◆ AIM ◆
Up to and including the line with "floor.data.materials.append(floorMat)", reproduce the listing below exactly, beginning at its first line.

◆ DATA EXTRACT ◆

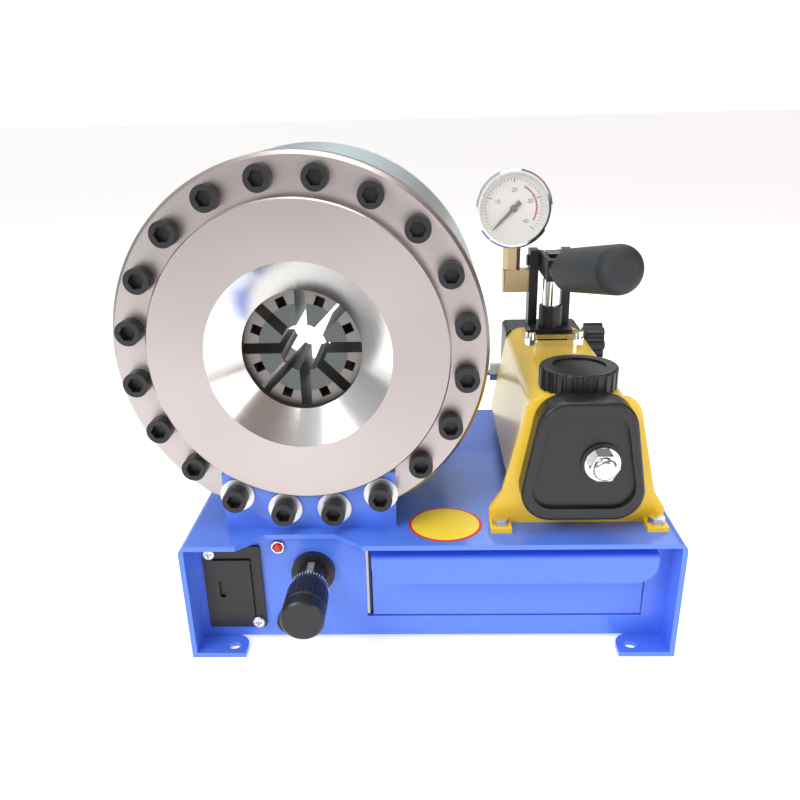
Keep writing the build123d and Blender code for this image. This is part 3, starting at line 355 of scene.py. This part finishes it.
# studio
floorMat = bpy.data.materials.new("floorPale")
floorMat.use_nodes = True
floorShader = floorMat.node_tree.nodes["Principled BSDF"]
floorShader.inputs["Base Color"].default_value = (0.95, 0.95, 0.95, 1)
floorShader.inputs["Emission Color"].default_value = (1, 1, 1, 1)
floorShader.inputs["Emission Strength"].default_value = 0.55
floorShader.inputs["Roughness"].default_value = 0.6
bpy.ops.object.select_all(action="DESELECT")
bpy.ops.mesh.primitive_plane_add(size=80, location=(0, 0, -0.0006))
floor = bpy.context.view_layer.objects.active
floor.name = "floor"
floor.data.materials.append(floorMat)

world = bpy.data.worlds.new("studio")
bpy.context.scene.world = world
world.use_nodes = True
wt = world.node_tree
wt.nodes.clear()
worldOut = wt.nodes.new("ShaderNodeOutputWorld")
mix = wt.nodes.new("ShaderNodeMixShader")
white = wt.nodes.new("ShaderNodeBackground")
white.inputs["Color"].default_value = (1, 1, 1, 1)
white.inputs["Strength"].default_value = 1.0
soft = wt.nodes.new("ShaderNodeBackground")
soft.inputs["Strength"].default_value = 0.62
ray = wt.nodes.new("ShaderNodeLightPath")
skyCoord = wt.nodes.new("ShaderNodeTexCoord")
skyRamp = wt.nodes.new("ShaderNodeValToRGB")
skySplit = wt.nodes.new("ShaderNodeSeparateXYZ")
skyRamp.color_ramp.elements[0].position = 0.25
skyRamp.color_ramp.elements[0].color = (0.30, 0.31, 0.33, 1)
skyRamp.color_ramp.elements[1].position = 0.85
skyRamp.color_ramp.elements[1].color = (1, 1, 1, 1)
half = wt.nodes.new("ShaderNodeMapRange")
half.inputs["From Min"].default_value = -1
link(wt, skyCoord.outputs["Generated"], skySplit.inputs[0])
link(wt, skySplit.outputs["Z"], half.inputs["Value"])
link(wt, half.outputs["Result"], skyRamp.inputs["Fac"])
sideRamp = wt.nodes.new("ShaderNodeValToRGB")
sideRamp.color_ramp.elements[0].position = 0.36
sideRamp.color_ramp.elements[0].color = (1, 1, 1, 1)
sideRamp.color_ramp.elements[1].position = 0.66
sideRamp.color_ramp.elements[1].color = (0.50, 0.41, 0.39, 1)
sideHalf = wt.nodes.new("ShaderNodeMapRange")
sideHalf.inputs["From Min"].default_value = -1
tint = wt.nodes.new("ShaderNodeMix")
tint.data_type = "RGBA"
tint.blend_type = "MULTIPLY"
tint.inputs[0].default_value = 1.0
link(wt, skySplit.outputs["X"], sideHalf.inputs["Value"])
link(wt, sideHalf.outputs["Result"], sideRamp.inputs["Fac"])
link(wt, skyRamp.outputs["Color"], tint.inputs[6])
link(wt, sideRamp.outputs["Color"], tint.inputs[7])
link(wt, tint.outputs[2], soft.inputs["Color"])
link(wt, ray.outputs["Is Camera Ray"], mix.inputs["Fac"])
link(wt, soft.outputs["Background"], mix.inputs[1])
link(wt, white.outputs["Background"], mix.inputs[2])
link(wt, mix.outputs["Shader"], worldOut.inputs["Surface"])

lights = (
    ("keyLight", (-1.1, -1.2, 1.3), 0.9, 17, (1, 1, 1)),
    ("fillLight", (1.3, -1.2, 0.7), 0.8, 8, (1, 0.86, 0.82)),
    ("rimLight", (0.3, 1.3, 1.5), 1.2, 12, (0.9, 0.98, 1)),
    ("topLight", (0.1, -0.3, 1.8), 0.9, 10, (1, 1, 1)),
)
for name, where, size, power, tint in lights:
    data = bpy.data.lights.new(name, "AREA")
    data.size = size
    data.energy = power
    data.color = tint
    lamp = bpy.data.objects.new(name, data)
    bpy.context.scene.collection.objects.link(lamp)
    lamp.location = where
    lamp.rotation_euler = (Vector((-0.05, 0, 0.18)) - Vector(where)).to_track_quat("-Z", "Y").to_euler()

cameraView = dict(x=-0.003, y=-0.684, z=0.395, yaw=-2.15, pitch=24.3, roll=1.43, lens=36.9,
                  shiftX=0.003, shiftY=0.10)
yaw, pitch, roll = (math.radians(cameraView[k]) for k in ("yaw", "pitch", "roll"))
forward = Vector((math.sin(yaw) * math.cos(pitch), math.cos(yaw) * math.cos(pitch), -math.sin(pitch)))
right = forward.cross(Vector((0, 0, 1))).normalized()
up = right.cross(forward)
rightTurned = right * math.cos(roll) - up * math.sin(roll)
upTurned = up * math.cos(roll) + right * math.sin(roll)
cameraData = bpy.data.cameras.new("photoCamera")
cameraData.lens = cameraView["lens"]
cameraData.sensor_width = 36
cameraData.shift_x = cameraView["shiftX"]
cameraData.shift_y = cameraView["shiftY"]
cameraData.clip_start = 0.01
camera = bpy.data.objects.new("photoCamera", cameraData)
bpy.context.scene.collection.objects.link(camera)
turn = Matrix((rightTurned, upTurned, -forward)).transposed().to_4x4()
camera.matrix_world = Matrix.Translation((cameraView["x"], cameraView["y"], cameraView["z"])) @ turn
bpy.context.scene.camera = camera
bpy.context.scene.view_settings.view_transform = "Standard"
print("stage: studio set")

◆ FULL OUTPUT ◆
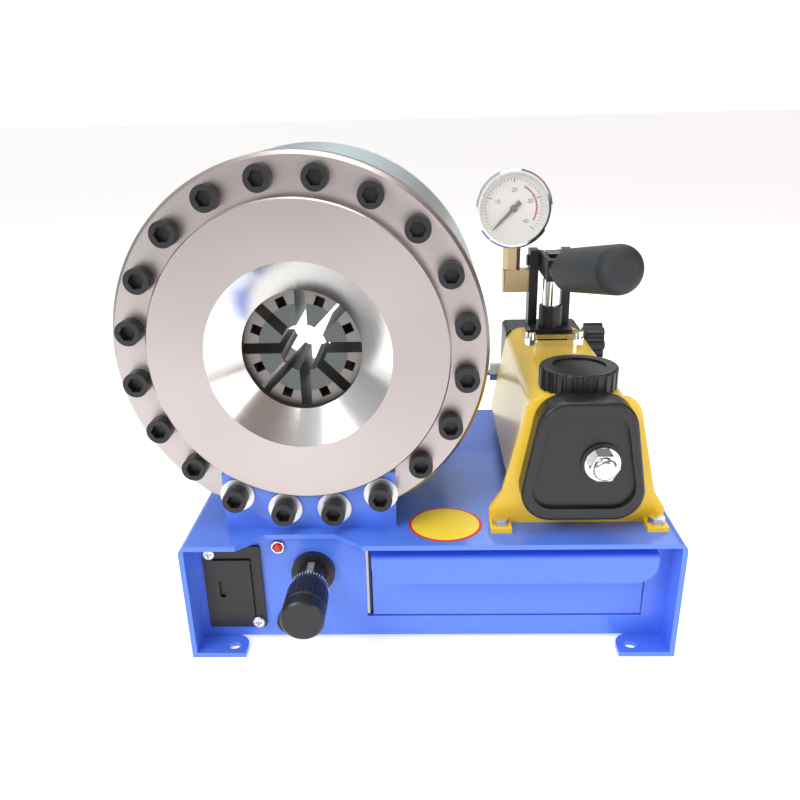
Keep writing the build123d and Blender code for this image. This is part 3, starting at line 355 of scene.py. This part finishes it.
# studio
floorMat = bpy.data.materials.new("floorPale")
floorMat.use_nodes = True
floorShader = floorMat.node_tree.nodes["Principled BSDF"]
floorShader.inputs["Base Color"].default_value = (0.95, 0.95, 0.95, 1)
floorShader.inputs["Emission Color"].default_value = (1, 1, 1, 1)
floorShader.inputs["Emission Strength"].default_value = 0.55
floorShader.inputs["Roughness"].default_value = 0.6
bpy.ops.object.select_all(action="DESELECT")
bpy.ops.mesh.primitive_plane_add(size=80, location=(0, 0, -0.0006))
floor = bpy.context.view_layer.objects.active
floor.name = "floor"
floor.data.materials.append(floorMat)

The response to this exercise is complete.